At the heart of the paradox is the House Democratic caucus’s resistance to political organizing, and Ocasio-Cortez’s grounding in it. On the way to the swearing-in ceremony, I asked Ocasio-Cortez how her view of politics and Congress had changed since she’d won her primary. “I think coming through this process from the background of organizing, and as an organizer, it really makes you think of the political process as -- it really opens what that field looks like, of what change is possible. So it’s not just about whipping votes or getting someone to a yes or no -- although all of those are critical elements of the job -- but the other part of it is really shaping the landscape of what we think is possible,” Ocasio-Cortez said.

Her most successful organizing effort so far began with the Sunrise Movement and Justice Democrats-led occupation of Nancy Pelosi’s office during orientation. Ocasio-Cortez and the activists demanded a select committee to craft legislation toward a Green New Deal. It sparked a national conversation that is still alive today, but the committee Pelosi ultimately created -- unveiled in Thursday’s rules package -- is weaker than one she created on the same issue in 2007.

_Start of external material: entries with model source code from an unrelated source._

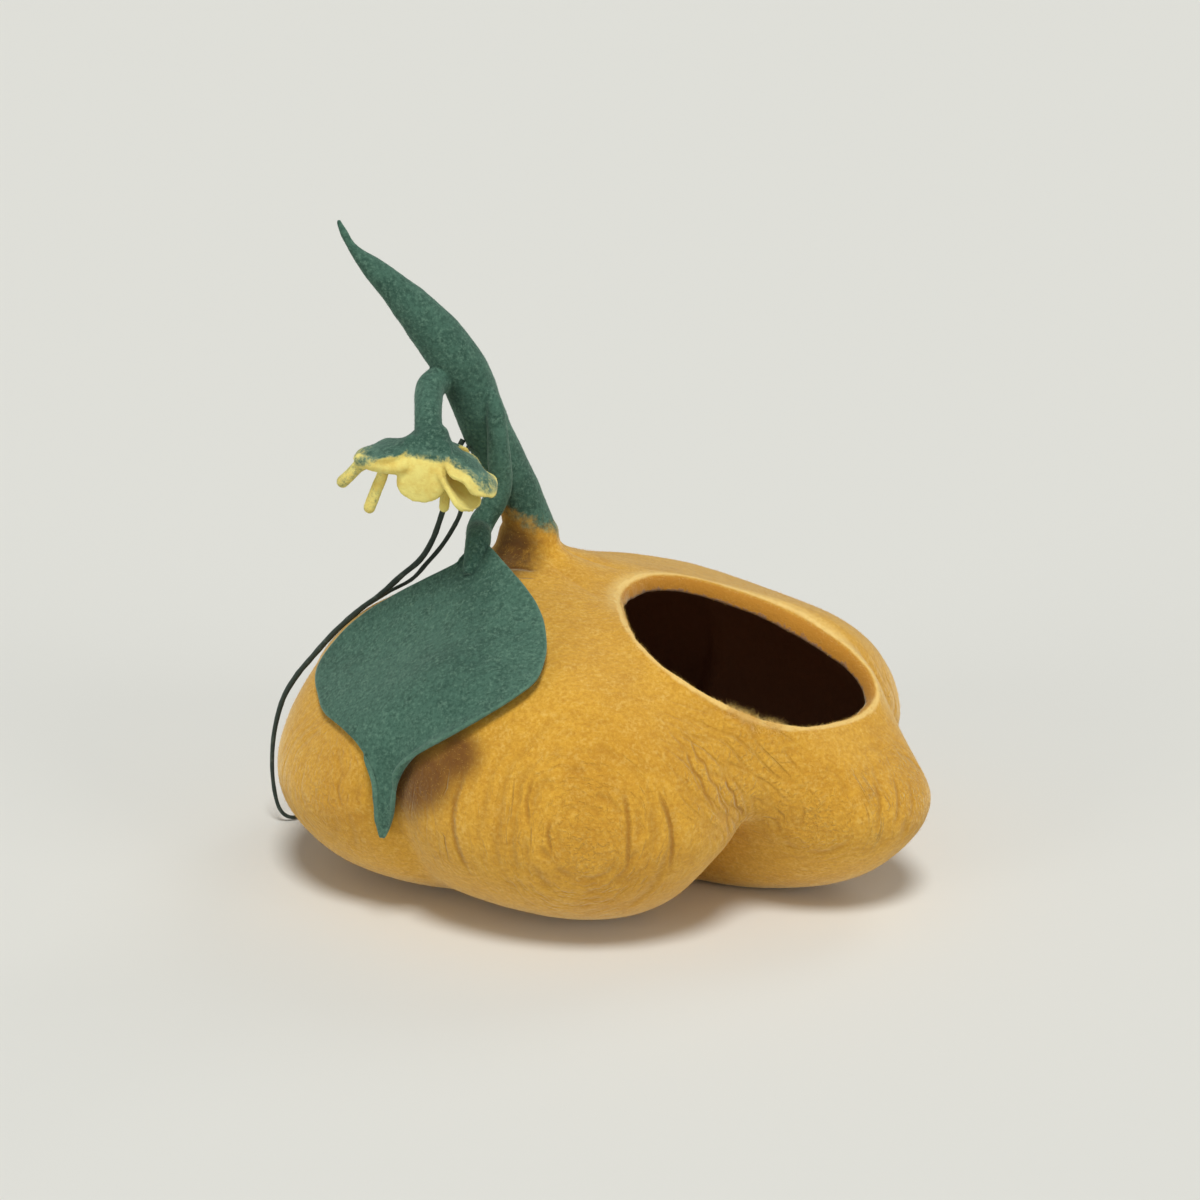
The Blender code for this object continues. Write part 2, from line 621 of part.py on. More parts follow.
def finger(row, material):
    """One narrow finger of felt from the flower's middle."""
    frame = flower_frame()
    rows = [{"at": frame @ Vector(spot), "radius": row["radius"]} for spot in row["route"]]
    rows[-1]["radius"] *= FINGER_TIP_SHARE
    down = frame.to_3x3() @ Vector((0.0, 0.0, -1.0))
    return smooth_tube(row["name"], rows, FINGER_STEPS, FINGER_SIDES, material, down)


# ------------------------------------------------------------------------------------------------------ tendrils
def tendril(name, shape, material):
    """A thin felt cord along its route."""
    route = [Vector(point) for point in shape["route"]]
    data = bpy.data.curves.new(name, "CURVE")
    data.dimensions = "3D"
    data.bevel_depth = shape["radius"]
    data.bevel_resolution = 2
    data.use_fill_caps = True
    spline = data.splines.new("POLY")
    spline.points.add(shape["points"] - 1)
    for k, spot in enumerate(spline.points):
        place = (len(route) - 1) * k / (shape["points"] - 1)
        spot.co = (*smooth_at(route, place), 1.0)
    return add_object(name, data, material)


def build():
    """Every sub-part of the cave."""
    clear_scene()
    yellow = felt("felt_mustard", YELLOW)
    green = felt("felt_green", GREEN)
    pale = felt("felt_petal", PALE_YELLOW)
    dark = felt("felt_tendril", DARK_GREEN)
    skin = gourd_skin(FINE_COLUMNS, FINE_STEPS)
    tree = BVHTree.FromBMesh(skin)
    skin.free()
    cave_shell(yellow)
    smooth_tube("stem", STEM, STEM_STEPS, STEM_SIDES, green, Vector((0.0, 0.0, 1.0)))
    leaf(green, tree)
    calyx(green)
    for row in PETALS:
        petal(row, pale)
    for row in FINGERS:
        finger(row, pale)
    tendril("tendril_long", TENDRIL_LONG, dark)
    tendril("tendril_short", TENDRIL_SHORT, dark)


build()
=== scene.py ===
# %% [markdown]
# # A felt cat cave, piece by piece
#
# The real thing is a hollow gourd of wet-felted wool that a cat sleeps in. A green stem grows from its yellow neck,
# a small flower hangs from the stem, a leaf on a stalk is draped over the front, and two thin cords run down beside
# it. The solids come from the packed model and stay where they are. This lesson makes the same pieces again with the
# finish of real felt, in the same places and in metres.

# %% Load the frame
import math

import bmesh
import bpy
from mathutils import Matrix, Vector, noise
from mathutils.bvhtree import BVHTree


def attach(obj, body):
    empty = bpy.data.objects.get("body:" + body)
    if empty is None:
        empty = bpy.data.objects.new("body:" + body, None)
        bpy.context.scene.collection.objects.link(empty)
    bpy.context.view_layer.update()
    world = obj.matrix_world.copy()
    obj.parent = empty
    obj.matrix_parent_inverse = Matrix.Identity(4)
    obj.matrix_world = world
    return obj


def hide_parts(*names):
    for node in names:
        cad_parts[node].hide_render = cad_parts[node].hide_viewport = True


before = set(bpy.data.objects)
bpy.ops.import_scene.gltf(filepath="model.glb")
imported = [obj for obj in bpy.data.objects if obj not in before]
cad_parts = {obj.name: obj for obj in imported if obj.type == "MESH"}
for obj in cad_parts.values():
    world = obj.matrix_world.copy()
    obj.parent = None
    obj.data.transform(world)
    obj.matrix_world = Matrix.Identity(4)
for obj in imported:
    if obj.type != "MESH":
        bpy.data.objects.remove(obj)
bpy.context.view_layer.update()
print("CAD nodes:", ", ".join(sorted(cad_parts)))

# %% [markdown]
# ## The camera
#
# The photograph looks down on the cave by 18 degrees from two metres away. A camera could be fitted by a solver, but
# two numbers read from the picture are enough here: the body's width in pixels gives the lens, and the tall stem
# against the low floor gives the angle.

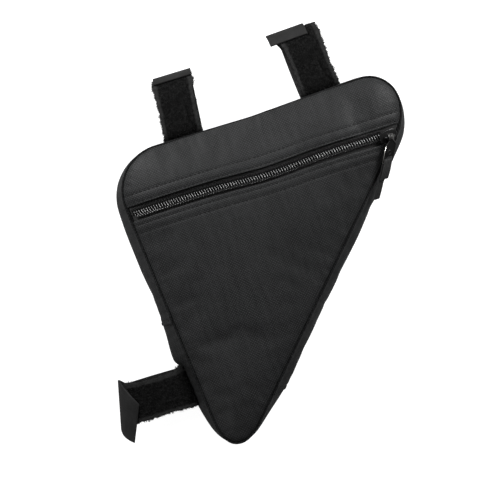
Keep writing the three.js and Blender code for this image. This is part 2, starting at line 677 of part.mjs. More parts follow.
// The loop tape makes the near half of the round, the hook tape the far half and the lap
function strapTapes(strap) {
  const total = strapRound(strap, 0).getLength();
  const half = total / 2;
  const still = () => 0;
  const turn = half / (half + strap.lap);
  const lapStart = 2 * turn - 1;
  const onLap = (share) => ease((share - lapStart) / (1 - lapStart));
  const lapLift = LOOP_TAPE / 2 + LAP_GAP + HOOK_TAPE / 2;
  const loop = strapTape(strap, {
    from: GAP / 2, to: half + LOOP_TUCK, thickness: LOOP_TAPE, liftAt: still, shiftAt: still, skewAt: still,
  });
  const hook = strapTape(strap, {
    from: total - GAP / 2 - 0.4,
    to: half - strap.lap,
    thickness: HOOK_TAPE,
    liftAt: (share) => lapLift * ease((share - 0.12) / 0.3),
    shiftAt: (share) => strap.drift * ease((share - 0.3) / (turn - 0.3)) + strap.slip * onLap(share),
    skewAt: (share) => strap.skew * onLap(share),
  });
  return { loop, hook };
}

// The whole bag
function named(name, geometry, material) {
  const mesh = new THREE.Mesh(geometry, material);
  mesh.name = name;
  return mesh;
}

const bag = new THREE.Group();
const panels = frontPanels();
const tapes = zipTapes();
const seatJoin = joinIndex(SEAT_JOIN_DROP, -1);
const apexJoin = joinIndex(APEX_JOIN_DROP, 1);
bag.add(
  named("back_panel", backPanel(), PANEL_FABRIC),
  named("gusset_upper", gussetStrip(seatJoin, apexJoin), GUSSET_FABRIC),
  named("gusset_lower", gussetStrip(apexJoin, seatJoin), GUSSET_FABRIC),
  named("front_panel_upper", panels.upper, PANEL_FABRIC),
  named("front_panel_lower", panels.lower, PANEL_FABRIC),
  named("zip_tape_upper", tapes.upper, ZIP_TAPE),
  named("zip_tape_lower", tapes.lower, ZIP_TAPE),
  named("zip_coil", zipCoil(), COIL_NYLON),
);

const slider = sliderFrame();
const pull = pullFrame();
slider.add(named("zip_slider", zipSlider(), SLIDER_METAL), pull);
pull.add(named("pull_tab", pullTab(), SLIDER_METAL), named("pull_ribbon", pullRibbon(), PULL_WEBBING));
bag.add(slider);

for (const strap of STRAPS) {
  const { loop, hook } = strapTapes(strap);
  bag.add(named(`${strap.name}_loop_tape`, loop, LOOP_PILE), named(`${strap.name}_hook_tape`, hook, HOOK_BACK));
}

export default bag;
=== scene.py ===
# %% [markdown]
# A bicycle frame bag in Blender
#
# The object is a three-cornered pouch of black coated cloth. It lies on its back with the zip
# face up. It has a cushioned front in two panels, a strip of cloth all round (the gusset), a
# coil zip with a slider and a pull, and three straps of hook-and-loop tape.
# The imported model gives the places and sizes. This script gives the cloth, the stitches, the
# coil and the finishes. All lengths below are in millimetres until a piece is made.

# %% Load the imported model
import json
import math

import bmesh
import bpy
import numpy as np
from bmesh.types import BMEdge, BMFace, BMVert
from mathutils import Matrix, Vector, noise
from mathutils.bvhtree import BVHTree

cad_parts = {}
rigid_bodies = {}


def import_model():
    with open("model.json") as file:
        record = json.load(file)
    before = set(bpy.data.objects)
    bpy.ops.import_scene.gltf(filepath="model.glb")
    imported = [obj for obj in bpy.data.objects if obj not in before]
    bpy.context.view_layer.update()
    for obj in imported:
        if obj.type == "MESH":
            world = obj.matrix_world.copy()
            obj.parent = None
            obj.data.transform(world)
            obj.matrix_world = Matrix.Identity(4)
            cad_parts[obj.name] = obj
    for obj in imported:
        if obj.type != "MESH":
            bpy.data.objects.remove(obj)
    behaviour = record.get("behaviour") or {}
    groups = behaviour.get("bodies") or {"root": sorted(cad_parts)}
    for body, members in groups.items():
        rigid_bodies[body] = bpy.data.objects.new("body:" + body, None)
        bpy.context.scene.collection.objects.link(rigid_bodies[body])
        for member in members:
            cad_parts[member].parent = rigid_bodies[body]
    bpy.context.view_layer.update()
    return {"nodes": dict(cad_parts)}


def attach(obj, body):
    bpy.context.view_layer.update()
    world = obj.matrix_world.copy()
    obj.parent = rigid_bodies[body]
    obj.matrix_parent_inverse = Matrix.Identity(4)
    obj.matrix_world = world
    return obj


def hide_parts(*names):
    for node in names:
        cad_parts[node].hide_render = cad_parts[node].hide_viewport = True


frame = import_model()
MM = 0.001
print("nodes:", ", ".join(sorted(frame["nodes"])))

# %% [markdown]
# The camera stands a metre above the bag and looks straight down, because the photo shows the
# bag flat, with its zip rising to the right by 17.5 degrees. Turning the camera does that, so
# the bag itself keeps the model's axes.

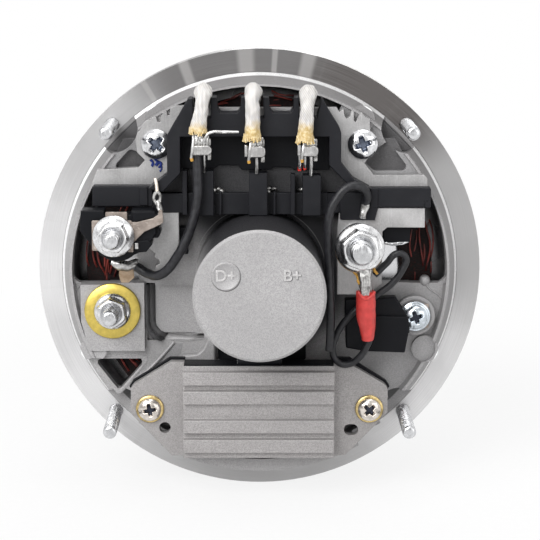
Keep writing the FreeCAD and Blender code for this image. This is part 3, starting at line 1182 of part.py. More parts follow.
def lead_path(points):
    """Straight runs joined by tangent arcs, the arcs in short chords, and each arc's radius."""
    line = [points[0]]
    radii = []
    for number in range(1, len(points) - 1):
        before = points[number] - points[number - 1]
        after = points[number + 1] - points[number]
        half_turn = before.getAngle(after) / 2
        reach = 0.45 * min(before.Length, after.Length)
        radius = reach / math.tan(half_turn)
        axis = before.cross(after)
        enter = points[number] - before.normalize() * reach
        centre = points[number] + (after.normalize() - before).normalize() * (radius / math.cos(half_turn))
        for step in range(LEAD_CHORDS + 1):
            turn = Rotation(axis, math.degrees(2 * half_turn) * step / LEAD_CHORDS)
            line.append(centre + turn.multVec(enter - centre))
        radii.append(radius)
    return line + [points[-1]], radii


def lead(label, radius, route):
    """A wire with six flat sides round its real section, along points of x, stand and z."""
    points = [Vector(across, -stand, up) for across, stand, up in route]
    line, radii = lead_path(points)
    turn = Rotation(Vector(0, 0, 1), points[1] - points[0])
    corners = []
    for number in range(LEAD_SIDES):
        angle = 2 * math.pi * number / LEAD_SIDES
        spoke = Vector(radius * math.cos(angle), radius * math.sin(angle), 0)
        corners.append(points[0] + turn.multVec(spoke))
    section = Part.makePolygon(corners + corners[:1])
    path = Part.makePolygon(line)
    solid = path.makePipeShell([section], True, False, RIGHT_CORNERS)
    item = doc.addObject("Part::Feature", label)
    item.Shape = solid
    item.Label = label
    pieces.append(item)
    share = solid.Volume / (Part.Face(section).Area * path.Length)
    print("%s: length %.1f, radii %s, volume share %.3f"
          % (label, path.Length, " ".join("%.1f" % value for value in radii), share))


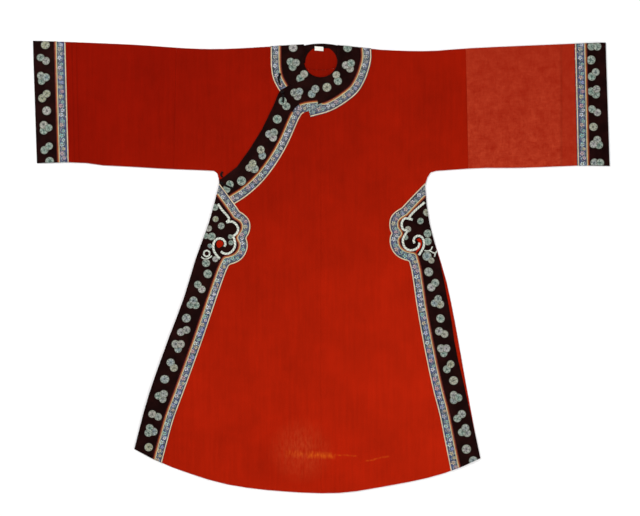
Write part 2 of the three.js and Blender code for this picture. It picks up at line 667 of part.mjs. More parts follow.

“I think there are a lot of wins that we’ve had so far policywise,” Ocasio-Cortez said, referring to the gains made by the CPC in the rules package. “When you look at what’s considered a loss, whether it’s the select committee or whether it’s PAYGO, I see them as short term losses, because in the long run what we’ve accomplished is we’ve put these issues on the map.”

But getting them on the map came at a cost -- and here’s where the contradiction comes in -- in that it angered her colleagues, who furiously defended the turf of their own respective committees, seeing themselves in competition with the new climate committee. Indeed, incoming Energy and Commerce Chairman Frank Pallone flat-out refused to move an unrelated bill by Khanna, citing his public support for what he saw as a rival committee.

That hostility built upon already strong wariness on the part of her colleagues, who see in Ocasio-Cortez’s brand of people-powered, corporate-free politics a challenge to their own integrity or progressivism. She is a walking reminder to some Democrats of the space between their ideals and how they have come to practice politics -- and they don’t appreciate the reminder.

Some of the PAYGO collapse was specific to the moment. Pocan and Jayapal had been negotiating with Pelosi over rules changes and won significant concessions, including seats on powerful committees and the repeal of a rule that required a super-majoriy for tax increases. It was only at the last minute that Ocasio-Cortez realized PAYGO would still be in the package, and by then it was simply too late no matter her outside power or organizing skills, since the broader CPC was ready to move on.

Those types of communication kinks can be worked out over time, but if every win Ocasio-Cortez notches on the outside simply creates more distance between her and her colleagues on the inside, organizing an effective progressive majority will be impossible, and even getting the dozen to two dozen members needed for a solid progressive sub-caucus would be difficult. But it’s not that simple, as the groundswell of support Ocasio-Cortez has experienced on the outside has yet to be fully felt on the inside.

Congress is a place out of time -- or, more accurately, cultural and social movements outside of Congress can often take years to be felt inside the Capitol walls. Things eventually catch up, but the problem is just how long that might take -- as the U.N. has given humanity roughly a dozen years to turn its fossil-fuel based economy around, which climate scientists say can only be accomplished on a wartime footing. Politics have moved awfully fast the last few years, but perhaps not fast enough yet.